Under these circumstances, it is clear that the conditions for disclaimer of insurance coverage for breach of the cooperation clause have been met. Blatch failed to cooperate at all, breaching a duty which is “a material condition to the liability of the insurer.” Paxton, supra, 493 A.2d at 765. The breach by Blatch was not “unsubstantial,” id. at 766, and it caused “substantial prejudice” to the insurer. Id. The words used by the Pennsylvania Supreme Court in the analogous case of Cameron v. Berger, supra, are applicable here: “[Defendant] was not only an essential witness ..., but the only witness for the defense, and [his] aid was necessary for the preparation and trial of the suit[ ] against [him]. [His] voluntary disappearance left the [insurer] without a defendant and a defense. Under such circumstances [he] wa precluded from indemnification under [the] policy.” 336 Pa. at 233, 7 A.2d 293.

. This is so at least for the time being. The Supreme Court of Pennsylvania has taken an appeal in the most recent decision of the Superior Court on these matters. Paxton National Ins. Co. v. Brickajlik, 342 Pa.Super. 621, 493 A.2d 764 (1985), petition for allowance of appeal granted, 505 A.2d 252 (Pa.1986). There are certain matters raised in the dissent tó the Paxton case which may be subjected to review without calling into question the legal analysis which applies in this case. See Paxton, supra, 493 A.2d at 766-67 (Cavanaugh, J., dissenting).

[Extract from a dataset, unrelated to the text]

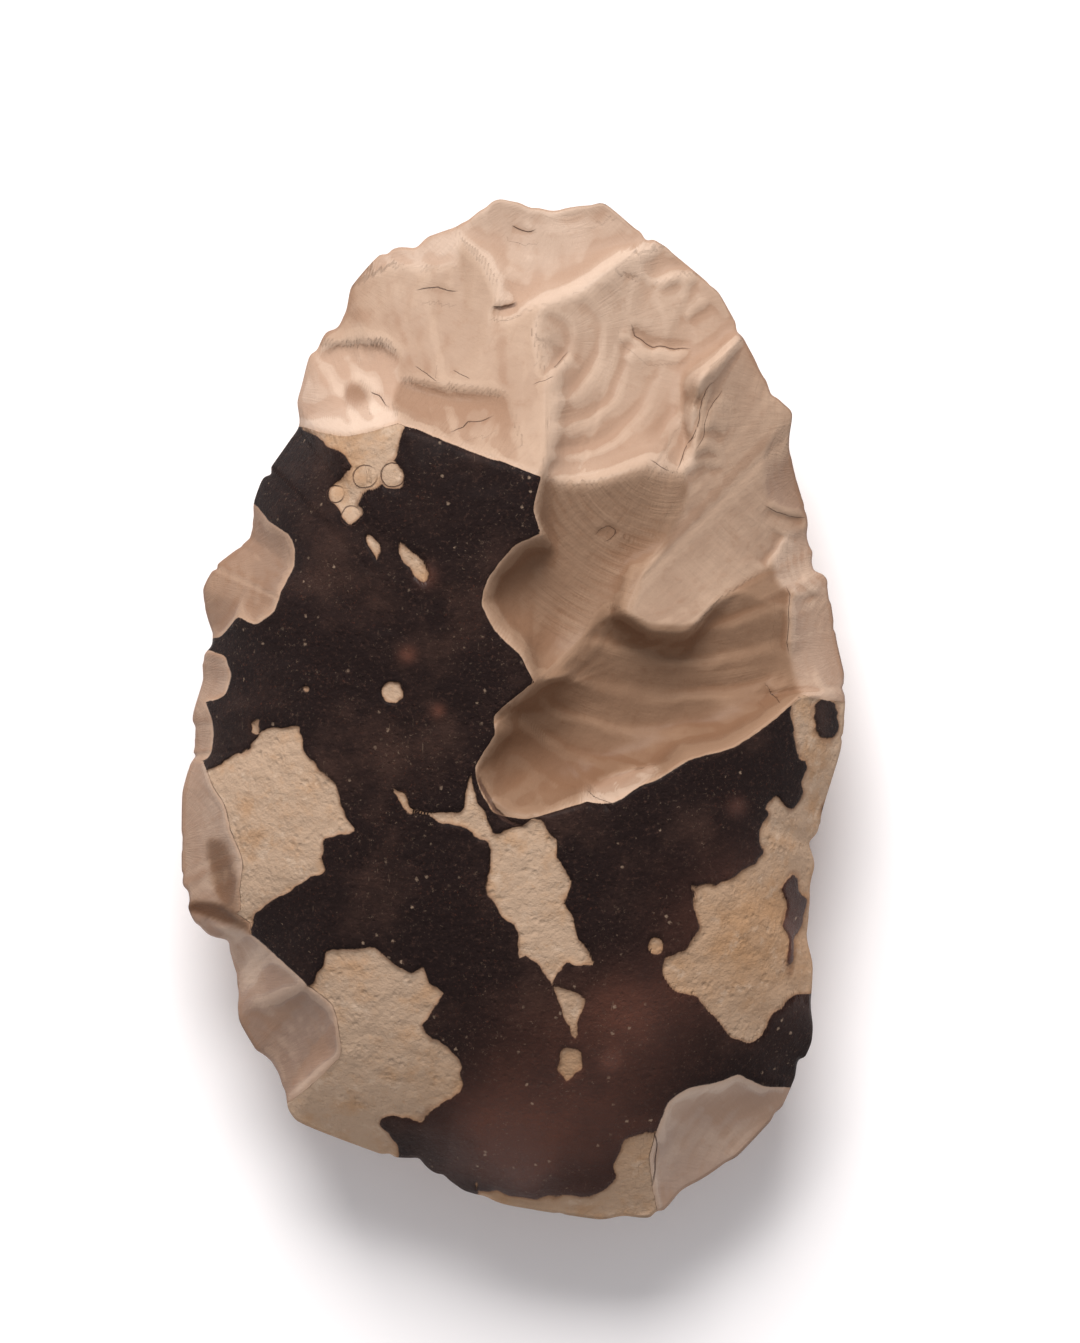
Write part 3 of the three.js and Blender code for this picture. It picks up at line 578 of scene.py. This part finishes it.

. It is important to note that Spears implicitly recognized that a material breach of a cooperation clause can result in the termination of the insurer’s obligation to indemnify the insured. Spears denied a summary judgment motion by the party allegedly injured on account of defendant's tortious conduct, reserving for decision after an evidentiary hearing the question whether "it is so unlikely that the insured would fulfill his or her duty to cooperate” that the appeal the arbitration award would have been a futile gesture. 10 D. & C. 3d at 713-14. The stipulated factual record before me leaves no such questions.